Suleiman fugiu a ser zombie. Viveu em Nova Iorque, Beirute, agora vive em Paris, fez do seu no man's land a resistência à alienação e ao gueto. É essa a opção - do género: "para ser estrangeiro na minha terra, mais vale ser estrangeiro em qualquer terra" - da personagem principal de Amreeka, primeira obra, exibida na Quinzena dos Realizadores, de Cherien Dabis, uma americana filha de pais palestinianos e jordanos.
Uma mãe divorciada e o filho, fartos do quotidiano dos territórios ocupados, partem para os EUA, ao encontro da família que emigrou.
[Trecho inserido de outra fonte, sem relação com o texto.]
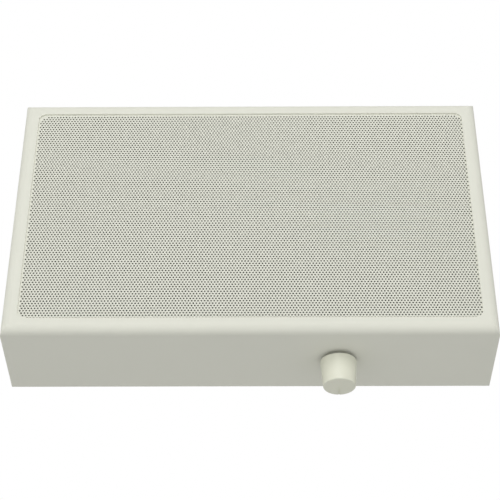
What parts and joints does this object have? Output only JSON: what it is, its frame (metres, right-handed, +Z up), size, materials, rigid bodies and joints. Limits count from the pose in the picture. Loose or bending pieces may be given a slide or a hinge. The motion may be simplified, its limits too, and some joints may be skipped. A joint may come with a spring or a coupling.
{
  "type": "wall speaker",
  "caption": "Shallow wall-mounted loudspeaker in a flared sheet-metal box with a perforated front, a volume knob underneath, and a driver and line transformer inside.",
  "frame": {"origin": "middle of the four wall screws, in the plane of the wall", "axes": "+X to the right along the long side, +Y into the wall, +Z up; the perforated front faces -Y and the knob points down"},
  "size_m": [0.31, 0.067, 0.2065],
  "materials": {
    "cover_paint": "satin powder paint, cream white",
    "grille_paint": "satin powder paint, cream white",
    "acoustic_cloth": "thin open black cloth",
    "fibreboard": "raw fibreboard",
    "zinc_steel": "zinc plated",
    "screw_steel": "bright zinc",
    "gasket_foam": "closed foam",
    "black_rubber": "matt rubber",
    "cone_paper": "pressed black paper",
    "former_card": "varnished card",
    "copper_wire": "enamelled copper",
    "spider_cloth": "resin stiffened weave",
    "ferrite": "ground ferrite",
    "tag_fibre": "brown laminate",
    "core_steel": "stacked laminations",
    "bobbin_plastic": "moulded nylon",
    "winding_tape": "yellow tape",
    "shaft_metal": "turned",
    "knob_plastic": "satin moulded, cream white",
    "terminal_plastic": "moulded",
    "brass": "bare",
    "red_insulation": "insulation",
    "blue_insulation": "insulation",
    "black_insulation": "insulation"
  },
  "bodies": {
    "housing": {"front_cover": "cover_paint", "grille_sheet": "grille_paint", "grille_cloth": "acoustic_cloth", "baffle_board": "fibreboard", "board_angles": "zinc_steel", "board_screws": "screw_steel", "driver_basket": "zinc_steel", "driver_gasket": "gasket_foam", "driver_bolts": "screw_steel", "driver_nuts": "screw_steel", "surround": "black_rubber", "spider": "spider_cloth", "front_plate": "zinc_steel", "ring_magnet": "ferrite", "magnet_yoke": "zinc_steel", "driver_tags": "tag_fibre", "tinsel_leads": "copper_wire", "transformer_core": "core_steel", "transformer_bobbin": "bobbin_plastic", "transformer_winding": "winding_tape", "transformer_clamp": "zinc_steel", "transformer_screws": "screw_steel", "control_body": "zinc_steel", "control_tags": "tag_fibre", "control_lock_washer": "screw_steel", "control_washer": "screw_steel", "control_nut": "screw_steel", "back_plate": "zinc_steel", "cable_grommet": "black_rubber", "cover_screws": "screw_steel", "cover_nuts": "screw_steel", "terminal_body": "terminal_plastic", "terminal_sleeves": "brass", "terminal_screws": "screw_steel", "terminal_fixings": "screw_steel", "feed_wires": "red_insulation", "control_wires": "blue_insulation", "driver_wires": "black_insulation"},
    "cone": {"paper_cone": "cone_paper", "dust_cap": "cone_paper", "coil_former": "former_card", "voice_coil": "copper_wire"},
    "knob": {"volume_knob": "knob_plastic", "control_shaft": "shaft_metal"}
  },
  "joints": [
    {"name": "knob_turn", "type": "hinge", "parent": "housing", "child": "knob", "pos_m": [0.0555, -0.0345, -0.09151], "axis": [0, 0.0288, 0.9996], "range_deg": [-150, 150]},
    {"name": "cone_travel", "type": "slide", "parent": "housing", "child": "cone", "axis": [0, -1, 0], "range_m": [-0.002, 0.002], "stiffness_N_per_m": 1500, "deforming": ["surround", "spider", "tinsel_leads"]}
  ]
}
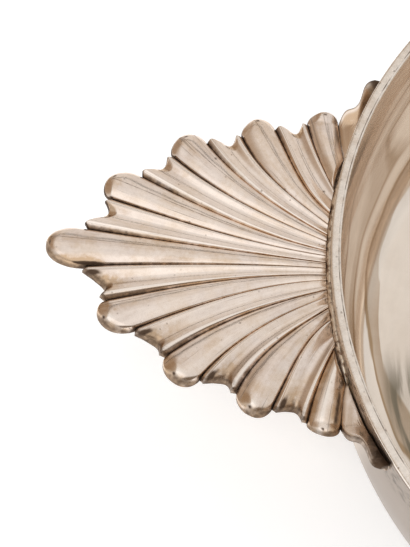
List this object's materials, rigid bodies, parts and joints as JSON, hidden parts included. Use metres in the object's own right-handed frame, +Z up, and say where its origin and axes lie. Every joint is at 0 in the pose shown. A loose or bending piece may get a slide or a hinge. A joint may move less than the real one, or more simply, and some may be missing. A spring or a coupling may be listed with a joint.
{
  "type": "two-eared silver bowl",
  "caption": "Low round silver bowl with a wire rim and two fan-shaped cast ears with lobes and flutes, soldered just below the rim.",
  "frame": {"origin": "centre of the bowl's resting plane, on the bowl's axis", "axes": "+Z up along the bowl's axis; the two ears run out along -X and +X"},
  "size_m": [0.2808, 0.17, 0.0494],
  "materials": {
    "raised_silver": "aged hand-raised silver, polished and lightly tarnished, with fine rubbing marks and small pits",
    "rim_silver": "worn bright silver wire with a slightly grainy surface",
    "cast_silver": "cast and chased silver, soft polish on the lobes, dark tarnish in the grooves and a few casting pits",
    "solder": "dull beige silver solder with dark tarnish along its edges"
  },
  "bodies": {
    "root": {"bowl": "raised_silver", "rim_wire": "rim_silver", "ear_left": "cast_silver", "ear_right": "cast_silver", "solder_seam_left": "solder", "solder_seam_right": "solder"}
  },
  "joints": []
}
Passa-se tudo isto na altura em que George W. Bush invade o Iraque, de forma que a integração desta mãe e deste filho, algures no Illinois, fica obrigada a uma série de difíceis negociações. Não se podem apontar facilidades a Amreeka, o que o torna logo um filme simpático. Mas é claramente o filme de alguém, Charien Dabis, que em vez da exterioridade, da posição do outsider Suleiman, das possibilidades de experimentação que essa condição pode favorecer, vive dentro e filma de dentro. Desde logo dentro de um sistema narrativo - é o filme de uma estreante nas longas-metragens que já era produtora e argumentista de televisão (colaborou, por exemplo, para a série The L Word).
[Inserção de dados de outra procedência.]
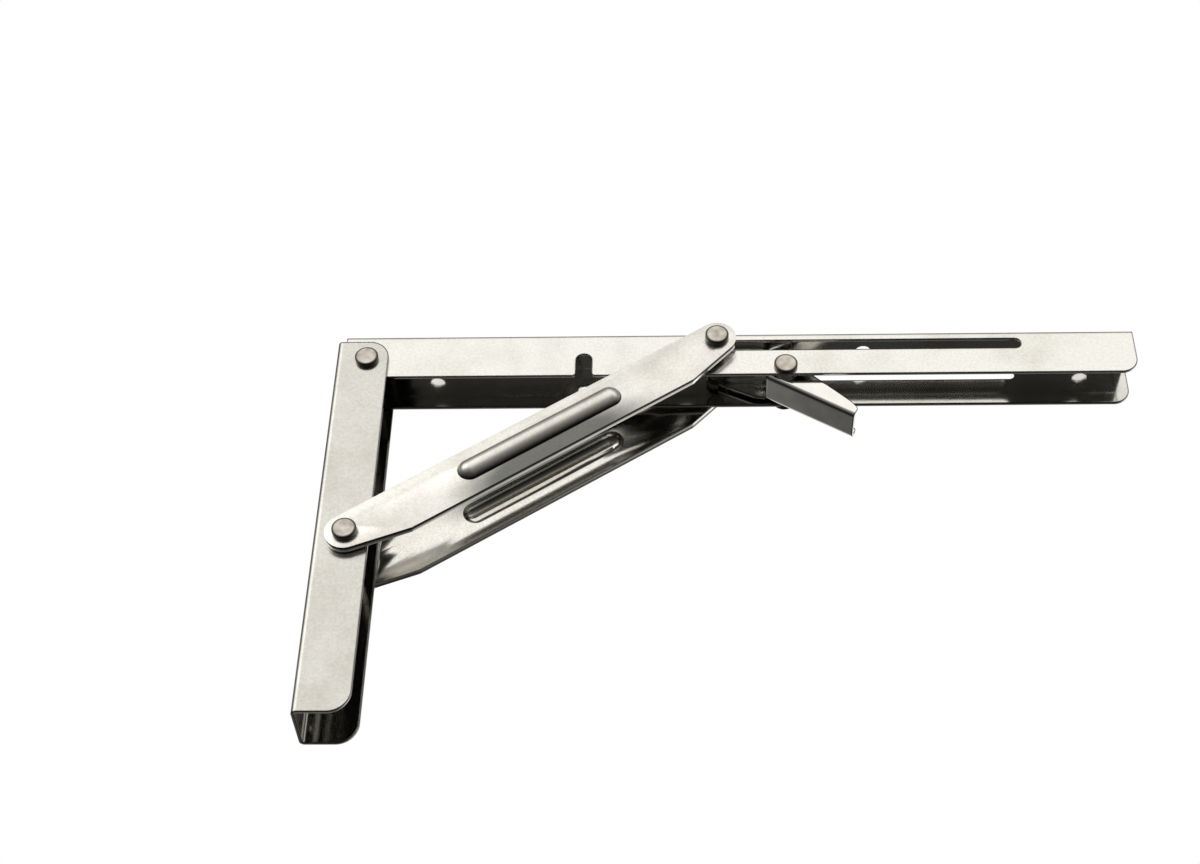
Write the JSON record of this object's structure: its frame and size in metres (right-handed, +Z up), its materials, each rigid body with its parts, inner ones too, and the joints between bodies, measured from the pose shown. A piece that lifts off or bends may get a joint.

No dia da morte de João Bénard da Costa, Cannes lembrou-se que ele passou pelo festival em 2008, para participar na homenagem a Manoel de Oliveira. Num comunicado, o presidente do festival, Gilles Jacob, lamentou o "brutal desaparecimento" do director da Cinemateca Portuguesa, que descreve como "um erudito, um homem fino, culto, delicioso, que contribuiu enormemente para a cinematografia portuguesa".